Black Drama.  Alexander Street.  Annual subscription price is $4,195.00, one-time purchase ranges from $12,500.00 to $40,000.00; contact vendor for detailed info.

URL: http://alexanderstreet.com/products.bldr.htm

[Revisited May ‘07]
Written for performance rather than publication, plays are the most ephemeral of literary texts.  Only the most noteworthy are published, and those only rarely in enough quantity and with effective enough distribution to ensure a perpetual literary presence in libraries and the critical memory.  The rest are consigned to obscure archives at best, oblivion at worst.  Remedying this lamentable situation for black drama, this extraordinarily valuable Web site provides full texts of approximately 1,200 plays by some 200 playwrights.  Included along with the plays are detailed biographic, bibliographic, and production notes and replications of playbills, photos, and other production ephemera drawn from the important Hatch-Billops collection of black America artistic production and from private author holdings.  Included are major contemporary figures (August Wilson, Ed Bullins, Amiri Baraka), earlier canonized writers (Langston Hughes, Zora Neale Hurston), and a host of obscure figures.  Though dominated by American writers, the site also presents contemporary African authors and African diaspora writers from the Caribbean and elsewhere.  Most of the published plays are unavailable in print, and about 500 were never published at all, making the site as much a true archive as a publishing portal.  All of the plays were selected to correspond to major academic bibliographies. 

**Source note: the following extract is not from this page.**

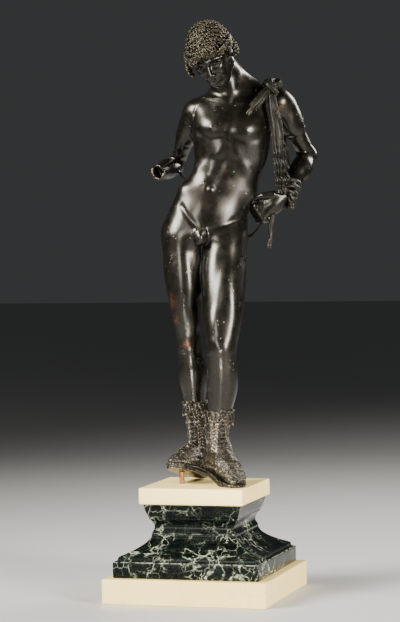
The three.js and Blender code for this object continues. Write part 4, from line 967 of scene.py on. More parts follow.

Beyond its textual contact, this site is noteworthy for its flexible, detailed, and comprehensive search features, indexing, and cross-links.  Virtually every conceivable element or aspect of each play and its associated ephemera is indexed (in addition to the expected, such things as the occupation and sexual orientation of the characters, the geographic location and theater style of the productions, and the religion and education of the authors).  Combined with elegantly simple yet powerful search templates, this detailed indexing permits one to accomplish marvels.  Equally impressive is the sensible placement of the cross-links throughout and the eventual availability of MARC records for the texts that will make them directly accessible from online library catalogs. 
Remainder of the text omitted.